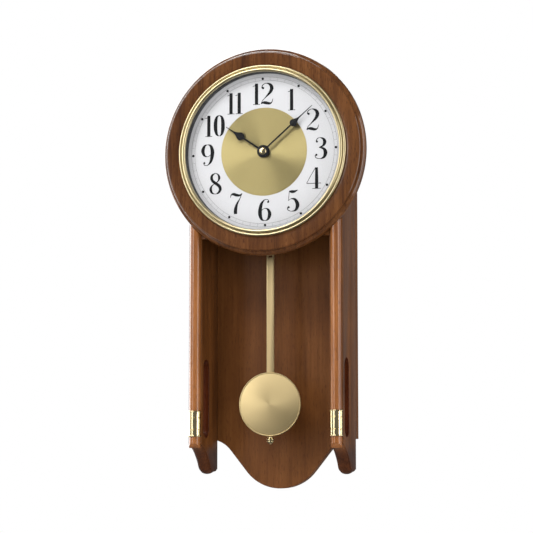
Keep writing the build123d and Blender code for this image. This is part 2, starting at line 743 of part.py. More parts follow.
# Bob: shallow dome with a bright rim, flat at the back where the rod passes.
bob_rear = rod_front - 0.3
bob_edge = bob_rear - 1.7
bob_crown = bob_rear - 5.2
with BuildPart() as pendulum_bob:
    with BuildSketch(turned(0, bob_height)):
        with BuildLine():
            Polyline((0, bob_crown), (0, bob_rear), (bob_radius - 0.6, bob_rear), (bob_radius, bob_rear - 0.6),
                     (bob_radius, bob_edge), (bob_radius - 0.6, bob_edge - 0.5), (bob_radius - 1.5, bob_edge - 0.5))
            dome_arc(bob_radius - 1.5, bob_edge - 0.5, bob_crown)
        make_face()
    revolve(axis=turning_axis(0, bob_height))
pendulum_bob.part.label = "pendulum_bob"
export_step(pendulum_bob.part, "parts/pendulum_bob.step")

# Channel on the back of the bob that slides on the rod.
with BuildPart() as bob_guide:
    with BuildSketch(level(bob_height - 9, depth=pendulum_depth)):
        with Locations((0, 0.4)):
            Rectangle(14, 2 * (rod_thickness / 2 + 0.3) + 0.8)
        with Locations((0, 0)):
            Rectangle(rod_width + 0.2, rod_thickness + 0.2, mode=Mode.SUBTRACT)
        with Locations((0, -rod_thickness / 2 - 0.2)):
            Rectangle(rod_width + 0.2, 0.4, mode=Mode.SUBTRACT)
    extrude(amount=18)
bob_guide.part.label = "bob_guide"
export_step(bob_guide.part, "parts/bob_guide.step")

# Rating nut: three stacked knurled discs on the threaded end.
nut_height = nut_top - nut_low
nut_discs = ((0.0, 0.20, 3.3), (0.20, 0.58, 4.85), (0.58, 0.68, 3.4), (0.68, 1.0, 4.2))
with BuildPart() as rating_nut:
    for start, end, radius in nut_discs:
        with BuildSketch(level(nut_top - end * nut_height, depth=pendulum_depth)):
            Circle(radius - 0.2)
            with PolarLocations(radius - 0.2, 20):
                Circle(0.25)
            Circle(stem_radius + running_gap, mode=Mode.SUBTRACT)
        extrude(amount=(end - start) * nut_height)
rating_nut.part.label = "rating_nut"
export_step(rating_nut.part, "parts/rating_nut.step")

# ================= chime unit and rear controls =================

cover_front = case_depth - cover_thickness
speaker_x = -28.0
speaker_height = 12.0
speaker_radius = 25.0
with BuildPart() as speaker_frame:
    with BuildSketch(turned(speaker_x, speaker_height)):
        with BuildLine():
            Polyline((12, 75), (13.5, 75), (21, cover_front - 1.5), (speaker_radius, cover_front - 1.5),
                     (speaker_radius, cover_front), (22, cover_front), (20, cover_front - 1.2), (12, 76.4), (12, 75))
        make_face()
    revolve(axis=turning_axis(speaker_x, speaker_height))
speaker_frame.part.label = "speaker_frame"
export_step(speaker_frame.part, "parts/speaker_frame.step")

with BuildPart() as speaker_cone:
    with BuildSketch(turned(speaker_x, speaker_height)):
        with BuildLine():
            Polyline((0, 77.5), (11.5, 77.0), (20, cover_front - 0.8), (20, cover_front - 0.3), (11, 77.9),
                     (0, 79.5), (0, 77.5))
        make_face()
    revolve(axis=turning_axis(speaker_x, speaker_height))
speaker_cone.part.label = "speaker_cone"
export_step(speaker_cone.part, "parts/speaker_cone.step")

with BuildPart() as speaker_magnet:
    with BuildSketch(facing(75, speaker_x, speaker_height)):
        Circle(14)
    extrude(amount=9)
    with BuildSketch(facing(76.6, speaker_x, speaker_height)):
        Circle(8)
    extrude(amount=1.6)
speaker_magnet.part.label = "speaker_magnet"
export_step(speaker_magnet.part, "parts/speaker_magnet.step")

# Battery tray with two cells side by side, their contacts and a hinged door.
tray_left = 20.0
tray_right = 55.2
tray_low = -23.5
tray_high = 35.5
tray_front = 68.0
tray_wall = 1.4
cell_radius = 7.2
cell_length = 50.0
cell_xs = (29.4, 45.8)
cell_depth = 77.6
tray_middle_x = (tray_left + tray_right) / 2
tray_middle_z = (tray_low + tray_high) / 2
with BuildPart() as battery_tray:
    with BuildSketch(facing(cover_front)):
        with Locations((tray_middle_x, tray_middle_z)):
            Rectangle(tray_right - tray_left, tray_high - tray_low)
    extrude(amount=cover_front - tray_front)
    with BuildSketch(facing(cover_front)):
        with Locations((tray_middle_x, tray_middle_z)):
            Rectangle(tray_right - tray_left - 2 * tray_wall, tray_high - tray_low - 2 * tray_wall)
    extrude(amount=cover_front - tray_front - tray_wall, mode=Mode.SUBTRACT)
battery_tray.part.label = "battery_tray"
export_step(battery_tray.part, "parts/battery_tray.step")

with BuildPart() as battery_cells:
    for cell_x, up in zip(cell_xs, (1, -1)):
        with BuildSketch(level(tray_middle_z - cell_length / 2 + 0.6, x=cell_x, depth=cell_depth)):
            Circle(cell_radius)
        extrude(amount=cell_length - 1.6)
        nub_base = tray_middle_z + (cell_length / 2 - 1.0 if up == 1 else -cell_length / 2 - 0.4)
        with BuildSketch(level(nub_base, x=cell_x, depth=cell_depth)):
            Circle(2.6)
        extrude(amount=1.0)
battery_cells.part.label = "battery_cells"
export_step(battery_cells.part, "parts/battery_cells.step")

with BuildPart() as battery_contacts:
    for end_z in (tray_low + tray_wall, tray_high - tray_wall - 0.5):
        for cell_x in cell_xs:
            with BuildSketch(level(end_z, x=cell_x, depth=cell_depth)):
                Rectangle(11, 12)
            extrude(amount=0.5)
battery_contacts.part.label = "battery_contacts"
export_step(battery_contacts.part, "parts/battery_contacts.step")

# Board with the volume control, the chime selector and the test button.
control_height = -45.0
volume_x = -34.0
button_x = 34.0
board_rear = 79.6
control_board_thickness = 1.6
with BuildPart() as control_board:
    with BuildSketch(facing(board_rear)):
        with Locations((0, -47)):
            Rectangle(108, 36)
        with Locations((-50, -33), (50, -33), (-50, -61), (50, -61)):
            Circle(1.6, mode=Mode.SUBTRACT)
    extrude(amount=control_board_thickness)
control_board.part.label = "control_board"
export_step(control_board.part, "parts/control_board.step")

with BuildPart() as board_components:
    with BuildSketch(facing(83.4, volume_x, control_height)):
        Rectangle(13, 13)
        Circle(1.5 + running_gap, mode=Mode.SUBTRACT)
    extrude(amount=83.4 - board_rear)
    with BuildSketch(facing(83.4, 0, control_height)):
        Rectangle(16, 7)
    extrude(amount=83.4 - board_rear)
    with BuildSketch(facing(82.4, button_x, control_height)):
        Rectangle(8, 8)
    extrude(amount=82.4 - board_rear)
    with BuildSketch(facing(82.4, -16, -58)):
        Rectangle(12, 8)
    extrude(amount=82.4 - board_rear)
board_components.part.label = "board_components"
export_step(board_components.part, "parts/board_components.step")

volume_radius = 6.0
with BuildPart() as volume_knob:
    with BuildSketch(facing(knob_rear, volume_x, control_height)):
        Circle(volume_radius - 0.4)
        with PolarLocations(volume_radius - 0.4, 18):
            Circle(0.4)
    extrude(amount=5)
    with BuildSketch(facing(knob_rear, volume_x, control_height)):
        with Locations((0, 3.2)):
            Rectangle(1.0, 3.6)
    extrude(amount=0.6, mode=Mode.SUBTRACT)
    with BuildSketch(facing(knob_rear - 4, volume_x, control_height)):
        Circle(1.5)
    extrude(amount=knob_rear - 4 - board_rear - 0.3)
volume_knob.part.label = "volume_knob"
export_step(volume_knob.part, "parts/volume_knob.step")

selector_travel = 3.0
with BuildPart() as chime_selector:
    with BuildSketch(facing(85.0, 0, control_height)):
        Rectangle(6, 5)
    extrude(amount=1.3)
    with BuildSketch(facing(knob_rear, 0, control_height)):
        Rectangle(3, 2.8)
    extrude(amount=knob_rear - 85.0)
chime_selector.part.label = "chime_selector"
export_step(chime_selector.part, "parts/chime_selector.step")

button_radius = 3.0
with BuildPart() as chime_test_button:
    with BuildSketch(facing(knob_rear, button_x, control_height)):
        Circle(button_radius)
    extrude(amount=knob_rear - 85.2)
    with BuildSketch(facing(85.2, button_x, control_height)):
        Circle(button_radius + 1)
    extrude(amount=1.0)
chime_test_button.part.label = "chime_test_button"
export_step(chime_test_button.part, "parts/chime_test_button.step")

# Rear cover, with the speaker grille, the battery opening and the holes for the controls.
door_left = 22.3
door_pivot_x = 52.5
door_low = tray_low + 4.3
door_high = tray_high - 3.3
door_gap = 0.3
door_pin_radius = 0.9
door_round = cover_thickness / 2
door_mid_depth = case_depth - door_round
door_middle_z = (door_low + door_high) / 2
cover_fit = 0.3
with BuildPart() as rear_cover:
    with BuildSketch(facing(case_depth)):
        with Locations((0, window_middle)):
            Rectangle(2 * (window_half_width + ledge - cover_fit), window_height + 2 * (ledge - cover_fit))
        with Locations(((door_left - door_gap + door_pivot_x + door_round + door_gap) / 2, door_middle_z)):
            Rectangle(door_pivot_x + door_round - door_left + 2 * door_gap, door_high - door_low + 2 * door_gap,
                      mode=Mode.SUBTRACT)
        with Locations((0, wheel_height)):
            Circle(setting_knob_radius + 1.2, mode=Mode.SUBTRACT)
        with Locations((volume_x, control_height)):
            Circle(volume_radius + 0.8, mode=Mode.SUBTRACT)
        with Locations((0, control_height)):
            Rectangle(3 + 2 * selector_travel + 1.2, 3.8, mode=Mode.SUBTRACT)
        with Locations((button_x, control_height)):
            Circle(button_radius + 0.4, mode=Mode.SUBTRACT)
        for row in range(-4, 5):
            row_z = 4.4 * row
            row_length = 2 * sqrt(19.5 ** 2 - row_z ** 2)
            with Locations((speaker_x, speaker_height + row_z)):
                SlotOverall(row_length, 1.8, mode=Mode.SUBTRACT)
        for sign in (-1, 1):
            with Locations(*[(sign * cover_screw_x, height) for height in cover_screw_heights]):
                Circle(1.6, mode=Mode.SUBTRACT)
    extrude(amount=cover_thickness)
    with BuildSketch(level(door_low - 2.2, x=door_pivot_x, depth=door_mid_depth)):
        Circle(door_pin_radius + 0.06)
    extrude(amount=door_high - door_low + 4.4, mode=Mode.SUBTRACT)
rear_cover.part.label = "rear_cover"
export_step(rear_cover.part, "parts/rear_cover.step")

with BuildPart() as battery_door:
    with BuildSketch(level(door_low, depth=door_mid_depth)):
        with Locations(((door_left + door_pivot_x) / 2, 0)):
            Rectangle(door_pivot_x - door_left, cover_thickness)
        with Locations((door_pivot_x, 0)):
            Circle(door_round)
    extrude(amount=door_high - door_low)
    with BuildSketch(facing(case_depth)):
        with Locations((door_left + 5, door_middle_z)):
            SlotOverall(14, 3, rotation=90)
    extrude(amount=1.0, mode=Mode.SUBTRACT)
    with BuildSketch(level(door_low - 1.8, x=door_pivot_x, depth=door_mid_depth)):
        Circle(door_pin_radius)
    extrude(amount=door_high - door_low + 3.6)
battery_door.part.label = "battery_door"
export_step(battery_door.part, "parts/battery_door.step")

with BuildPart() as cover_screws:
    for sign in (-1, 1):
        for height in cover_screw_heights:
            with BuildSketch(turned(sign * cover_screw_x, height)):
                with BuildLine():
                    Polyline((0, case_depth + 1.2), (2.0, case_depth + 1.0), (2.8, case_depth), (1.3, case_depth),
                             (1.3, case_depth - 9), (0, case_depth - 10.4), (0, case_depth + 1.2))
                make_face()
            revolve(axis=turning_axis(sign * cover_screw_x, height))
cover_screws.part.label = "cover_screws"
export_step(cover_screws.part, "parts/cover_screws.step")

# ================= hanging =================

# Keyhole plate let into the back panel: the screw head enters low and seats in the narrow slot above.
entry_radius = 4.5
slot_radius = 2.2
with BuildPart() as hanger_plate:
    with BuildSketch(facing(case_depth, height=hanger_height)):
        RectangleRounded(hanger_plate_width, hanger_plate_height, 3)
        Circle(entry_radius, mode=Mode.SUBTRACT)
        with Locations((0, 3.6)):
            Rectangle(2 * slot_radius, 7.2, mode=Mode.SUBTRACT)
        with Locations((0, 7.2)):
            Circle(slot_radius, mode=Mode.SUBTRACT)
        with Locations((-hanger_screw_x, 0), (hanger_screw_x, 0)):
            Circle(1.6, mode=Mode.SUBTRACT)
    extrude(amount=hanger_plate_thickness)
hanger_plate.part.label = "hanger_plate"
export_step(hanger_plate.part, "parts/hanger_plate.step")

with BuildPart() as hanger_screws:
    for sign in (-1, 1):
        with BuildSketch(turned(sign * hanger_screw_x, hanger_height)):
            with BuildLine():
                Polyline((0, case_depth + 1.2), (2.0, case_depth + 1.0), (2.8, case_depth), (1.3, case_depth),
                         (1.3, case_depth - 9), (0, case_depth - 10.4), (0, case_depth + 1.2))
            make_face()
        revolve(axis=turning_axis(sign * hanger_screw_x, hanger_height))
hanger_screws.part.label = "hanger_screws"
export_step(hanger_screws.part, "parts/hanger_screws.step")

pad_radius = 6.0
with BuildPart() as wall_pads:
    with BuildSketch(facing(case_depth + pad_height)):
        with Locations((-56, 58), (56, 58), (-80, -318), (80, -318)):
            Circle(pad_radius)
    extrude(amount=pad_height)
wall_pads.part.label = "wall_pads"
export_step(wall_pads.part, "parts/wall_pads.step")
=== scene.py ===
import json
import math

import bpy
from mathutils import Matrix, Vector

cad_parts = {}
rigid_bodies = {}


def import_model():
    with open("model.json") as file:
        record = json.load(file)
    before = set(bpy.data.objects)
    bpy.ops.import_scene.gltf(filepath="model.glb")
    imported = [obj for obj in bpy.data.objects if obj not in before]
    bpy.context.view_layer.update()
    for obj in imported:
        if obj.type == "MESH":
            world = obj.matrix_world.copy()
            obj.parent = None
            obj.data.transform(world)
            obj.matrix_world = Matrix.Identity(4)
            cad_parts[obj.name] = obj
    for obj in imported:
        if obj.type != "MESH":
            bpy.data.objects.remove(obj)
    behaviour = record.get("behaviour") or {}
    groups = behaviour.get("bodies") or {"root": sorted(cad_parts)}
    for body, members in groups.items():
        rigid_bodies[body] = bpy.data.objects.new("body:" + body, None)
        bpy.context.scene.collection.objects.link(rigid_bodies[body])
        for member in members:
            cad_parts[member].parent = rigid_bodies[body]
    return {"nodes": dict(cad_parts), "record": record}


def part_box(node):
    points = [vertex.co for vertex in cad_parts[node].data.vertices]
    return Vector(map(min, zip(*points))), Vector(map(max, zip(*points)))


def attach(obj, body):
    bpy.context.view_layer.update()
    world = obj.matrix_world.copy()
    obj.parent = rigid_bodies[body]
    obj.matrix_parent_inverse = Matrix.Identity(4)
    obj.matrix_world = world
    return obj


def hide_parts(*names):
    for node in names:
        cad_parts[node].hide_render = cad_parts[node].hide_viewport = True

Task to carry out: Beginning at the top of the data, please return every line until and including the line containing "# ================= chime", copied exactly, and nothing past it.

Reply:
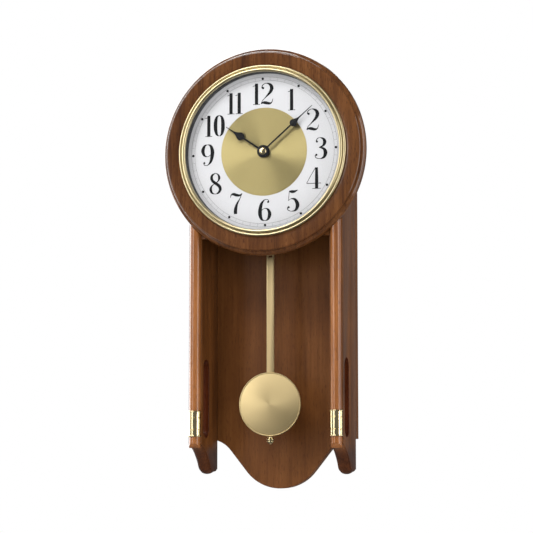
Keep writing the build123d and Blender code for this image. This is part 2, starting at line 743 of part.py. More parts follow.
# Bob: shallow dome with a bright rim, flat at the back where the rod passes.
bob_rear = rod_front - 0.3
bob_edge = bob_rear - 1.7
bob_crown = bob_rear - 5.2
with BuildPart() as pendulum_bob:
    with BuildSketch(turned(0, bob_height)):
        with BuildLine():
            Polyline((0, bob_crown), (0, bob_rear), (bob_radius - 0.6, bob_rear), (bob_radius, bob_rear - 0.6),
                     (bob_radius, bob_edge), (bob_radius - 0.6, bob_edge - 0.5), (bob_radius - 1.5, bob_edge - 0.5))
            dome_arc(bob_radius - 1.5, bob_edge - 0.5, bob_crown)
        make_face()
    revolve(axis=turning_axis(0, bob_height))
pendulum_bob.part.label = "pendulum_bob"
export_step(pendulum_bob.part, "parts/pendulum_bob.step")

# Channel on the back of the bob that slides on the rod.
with BuildPart() as bob_guide:
    with BuildSketch(level(bob_height - 9, depth=pendulum_depth)):
        with Locations((0, 0.4)):
            Rectangle(14, 2 * (rod_thickness / 2 + 0.3) + 0.8)
        with Locations((0, 0)):
            Rectangle(rod_width + 0.2, rod_thickness + 0.2, mode=Mode.SUBTRACT)
        with Locations((0, -rod_thickness / 2 - 0.2)):
            Rectangle(rod_width + 0.2, 0.4, mode=Mode.SUBTRACT)
    extrude(amount=18)
bob_guide.part.label = "bob_guide"
export_step(bob_guide.part, "parts/bob_guide.step")

# Rating nut: three stacked knurled discs on the threaded end.
nut_height = nut_top - nut_low
nut_discs = ((0.0, 0.20, 3.3), (0.20, 0.58, 4.85), (0.58, 0.68, 3.4), (0.68, 1.0, 4.2))
with BuildPart() as rating_nut:
    for start, end, radius in nut_discs:
        with BuildSketch(level(nut_top - end * nut_height, depth=pendulum_depth)):
            Circle(radius - 0.2)
            with PolarLocations(radius - 0.2, 20):
                Circle(0.25)
            Circle(stem_radius + running_gap, mode=Mode.SUBTRACT)
        extrude(amount=(end - start) * nut_height)
rating_nut.part.label = "rating_nut"
export_step(rating_nut.part, "parts/rating_nut.step")

# ================= chime unit and rear controls =================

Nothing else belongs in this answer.